> _Task goal_:
Read the entries below and pull out each line with the string "rigid".

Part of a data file
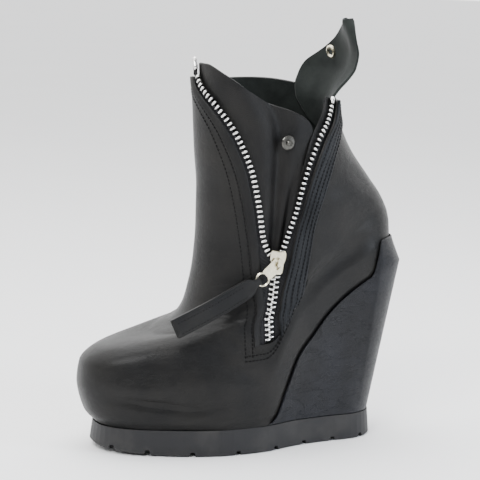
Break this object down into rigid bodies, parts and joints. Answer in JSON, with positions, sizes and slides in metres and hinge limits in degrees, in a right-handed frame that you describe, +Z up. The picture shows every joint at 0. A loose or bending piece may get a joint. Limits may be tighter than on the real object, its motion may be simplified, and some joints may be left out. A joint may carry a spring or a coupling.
{
  "type": "wedge ankle boot with side zip",
  "caption": "Black leather ankle boot on a wedge heel, side zip open, lugged rubber sole and a snap tab at the collar.",
  "frame": {"origin": "on the floor under the middle of the outsole, on the flat tread", "axes": "+Z up; +X from the toe to the heel; -Y is the outer side of the foot"},
  "size_m": [0.2442, 0.0926, 0.3069],
  "materials": {
    "upper_leather": "smooth black leather with a soft sheen",
    "wedge_leather": "finer grained black leather",
    "lining": "dark suede lining",
    "rubber": "matte moulded",
    "zip_tape": "woven",
    "nickel": "polished nickel, slightly yellow"
  },
  "bodies": {
    "boot": {"outsole": "rubber", "wedge": "wedge_leather", "insole": "lining", "upper": "upper_leather", "underlap": "lining", "zip_facing": "wedge_leather", "collar_tab": "lining", "zip_tape_front": "zip_tape", "zip_tape_back": "zip_tape", "zip_teeth_front": "nickel", "zip_teeth_back": "nickel", "zip_slider": "nickel", "snap_stud": "nickel", "snap_socket": "nickel"},
    "pull": {"zip_pull": "nickel", "pull_strap": "upper_leather"}
  },
  "joints": [
    {"name": "pull_hinge", "type": "hinge", "parent": "boot", "child": "pull", "pos_m": [0.01291, -0.04073, 0.13538], "axis": [-0.7022, 0.1235, 0.7011], "range_deg": [0, 100]}
  ]
}
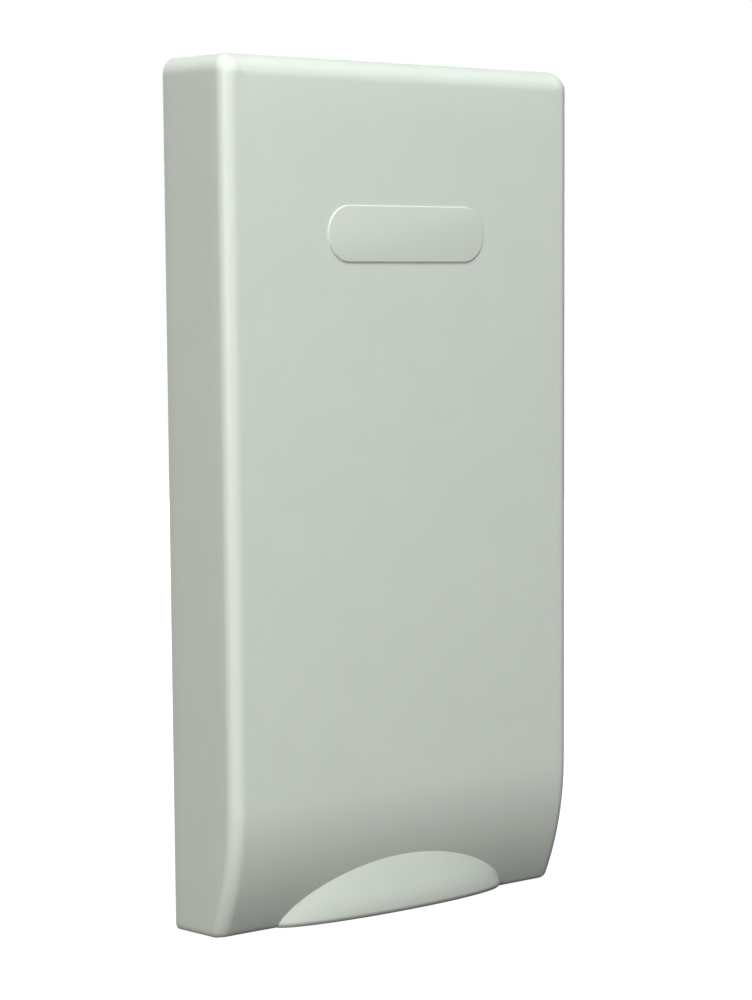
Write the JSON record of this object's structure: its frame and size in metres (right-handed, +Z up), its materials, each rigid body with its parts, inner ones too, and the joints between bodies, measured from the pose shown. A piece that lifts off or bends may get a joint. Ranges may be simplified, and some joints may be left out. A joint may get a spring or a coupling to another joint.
{
  "type": "wall cowl with pull-off cover",
  "caption": "Vehicle water heater wall cowl, closed by a slim moulded cover with a swept-back foot and a finger grip; the cover tilts on a rod and lifts off.",
  "frame": {"origin": "centre of the rectangle of corner wall screws, on the outside face of the wall", "axes": "+Z up, +Y into the wall, -Y outwards to the front of the cover, +X to the right seen from in front"},
  "size_m": [0.133, 0.0749, 0.245],
  "materials": {
    "cover_plastic": "satin moulded off-white",
    "frame_plastic": "fine moulded grain, off-white",
    "grille_plastic": "fine moulded grain, light grey",
    "stainless": "rolled stainless sheet",
    "screen_wire": "woven stainless wire",
    "rod_steel": "drawn stainless wire",
    "screw_steel": "bright stainless",
    "foam": "closed-cell black foam",
    "heat_felt": "pale mineral-fibre board",
    "silicone": "red-brown silicone",
    "rubber": "matt black rubber"
  },
  "bodies": {
    "cowl": {"wall_frame": "frame_plastic", "wall_gasket": "foam", "collar_seal": "foam", "heat_gasket": "heat_felt", "duct_plate": "stainless", "flue_tube": "stainless", "flue_flange": "stainless", "flue_seal": "silicone", "flue_baffle": "stainless", "divider": "stainless", "intake_screen": "screen_wire", "screen_frame": "stainless", "front_grille": "grille_plastic", "wall_screws": "screw_steel", "plate_screws": "screw_steel", "grille_screws": "screw_steel", "rivets": "screw_steel"},
    "rod": {"hinge_rod": "rod_steel", "rod_caps": "rubber"},
    "cover": {"cover_shell": "cover_plastic", "cover_seal": "foam", "cover_pads": "rubber"}
  },
  "joints": [
    {"name": "cover_lift_off", "type": "slide", "parent": "cowl", "child": "rod", "axis": [0, -0.9397, 0.342], "range_m": [0, 0.06]},
    {"name": "cover_tilt", "type": "hinge", "parent": "rod", "child": "cover", "pos_m": [0, -0.0055, 0.116], "axis": [-1, 0, 0], "range_deg": [0, 20]}
  ]
}
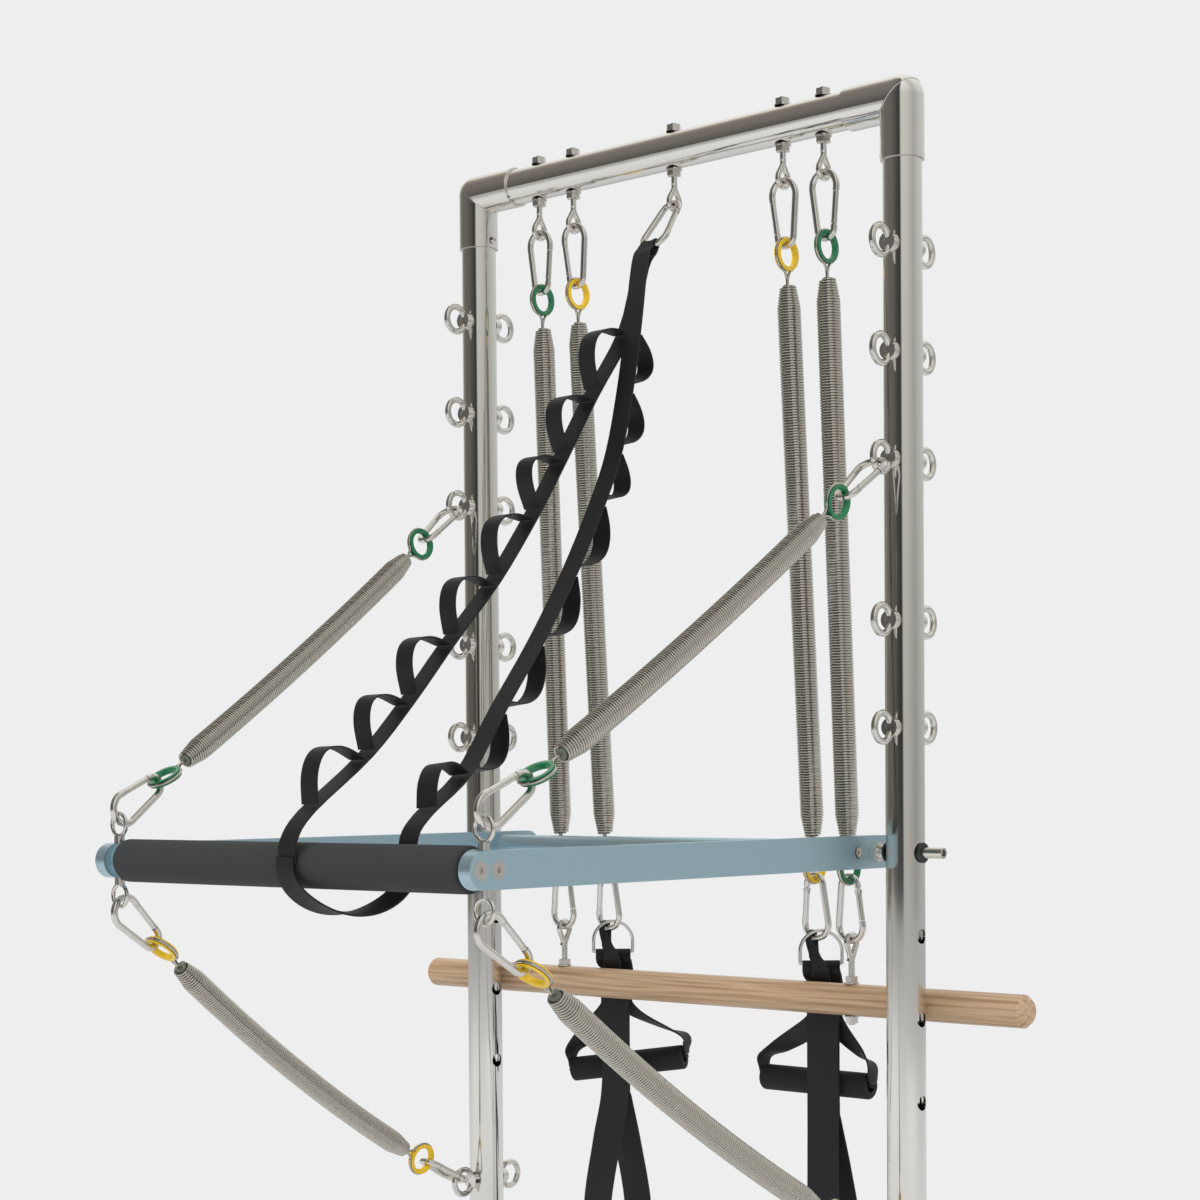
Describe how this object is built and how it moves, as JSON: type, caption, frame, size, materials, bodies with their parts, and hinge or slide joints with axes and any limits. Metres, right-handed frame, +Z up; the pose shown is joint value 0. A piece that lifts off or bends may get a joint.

> _Output of the task_:
Break this object down into rigid bodies, parts and joints. Answer in JSON, with positions, sizes and slides in metres and hinge limits in degrees, in a right-handed frame that you describe, +Z up. The picture shows every joint at 0. A loose or bending piece may get a joint. Limits may be tighter than on the real object, its motion may be simplified, and some joints may be left out. A joint may carry a spring or a coupling.
Write the JSON record of this object's structure: its frame and size in metres (right-handed, +Z up), its materials, each rigid body with its parts, inner ones too, and the joints between bodies, measured from the pose shown. A piece that lifts off or bends may get a joint. Ranges may be simplified, and some joints may be left out. A joint may get a spring or a coupling to another joint.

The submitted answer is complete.